Other systems, sometimes called heavy media separators, separate non-ferrous metals such as aluminum, zinc, copper, brass, stainless steel and lead using a medium of specific gravity which is controlled to first float the materials to be separated at a specific gravity of 1.5 or less, and then at a specific gravity of 2.7-3.2 to float aluminas. The other materials can then be manually separated.
There remains a need for apparatus and methods to efficiently and reproducibly separate and sort non-ferrous metals.
The present invention describes an apparatus and method for separating and sorting non-ferrous metals according to their densities. A short electrical pulse from a powerful magnetic field is used for separation. The electromagnetic field is generated by an inductor that is charged by the discharge of a capacitor bank. The non-steady state, magnetic field is sufficient to produce a sharp skin effect in the nonferrous metal pieces. The non-ferrous metal pieces are then sorted according to their density and independent of their conductivity in a non-uniform, magnetic field created by the apparatus.

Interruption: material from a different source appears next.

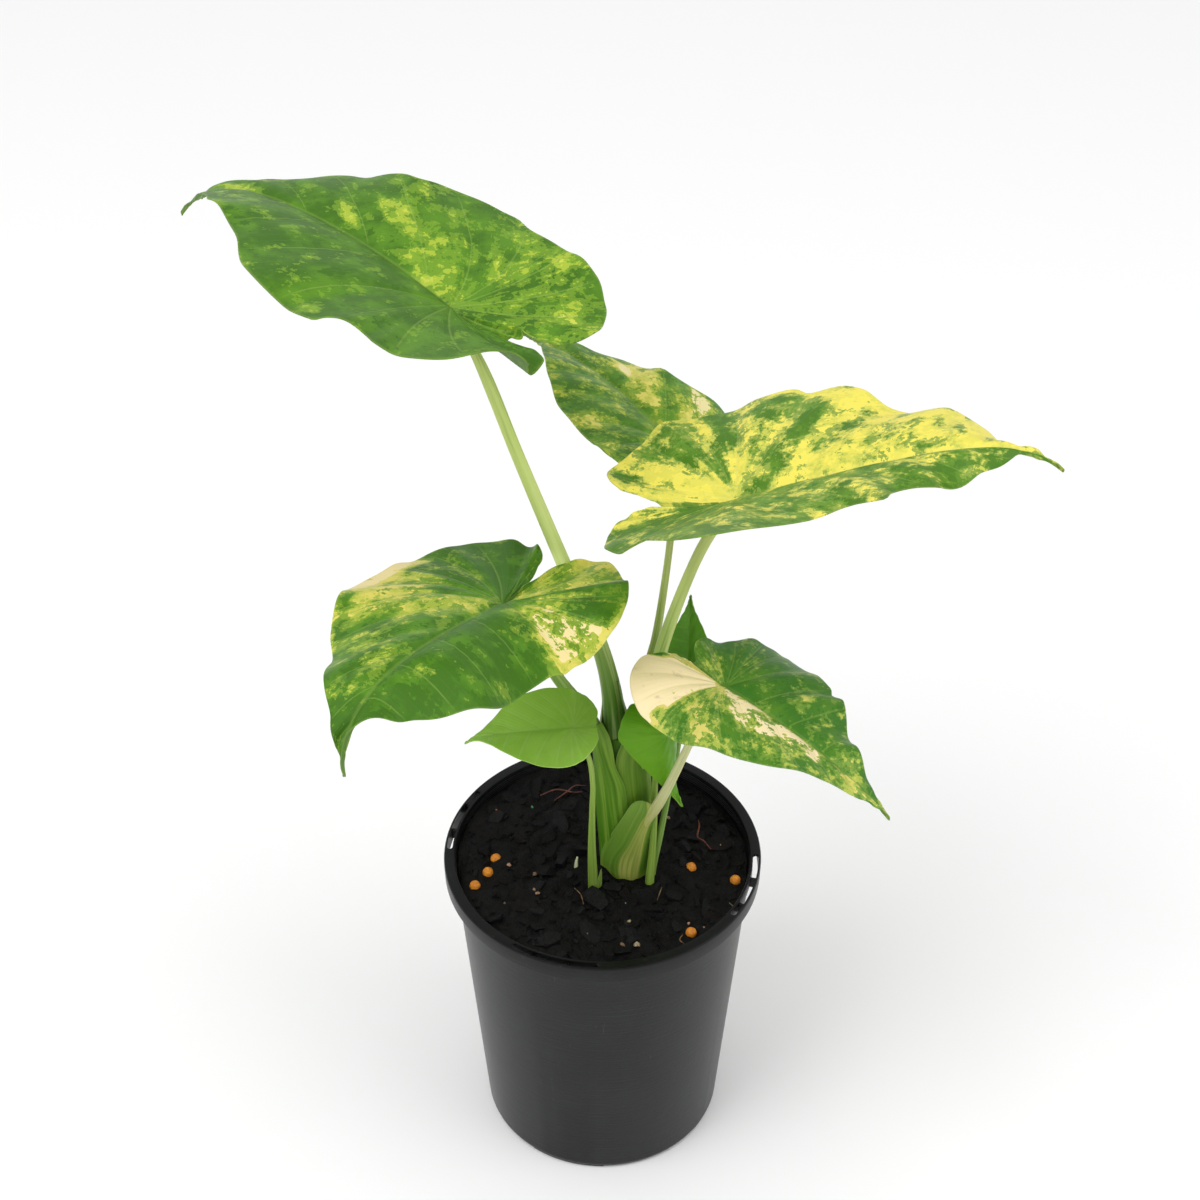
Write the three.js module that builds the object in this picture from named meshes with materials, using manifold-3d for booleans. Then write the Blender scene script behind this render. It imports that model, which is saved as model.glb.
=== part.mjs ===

Various means of adjusting the magnetic field are provided to create a uniform distribution of forces acting upon the metal pieces for separation. For example, adjustments to the magnetic field can be created by a non-uniform current distribution by the inductor, changing the shape of the inductor core, altering the arrangement of the inductors, introducing mechanical or electromagnetic deflectors into the magnetic field, or any combination thereof.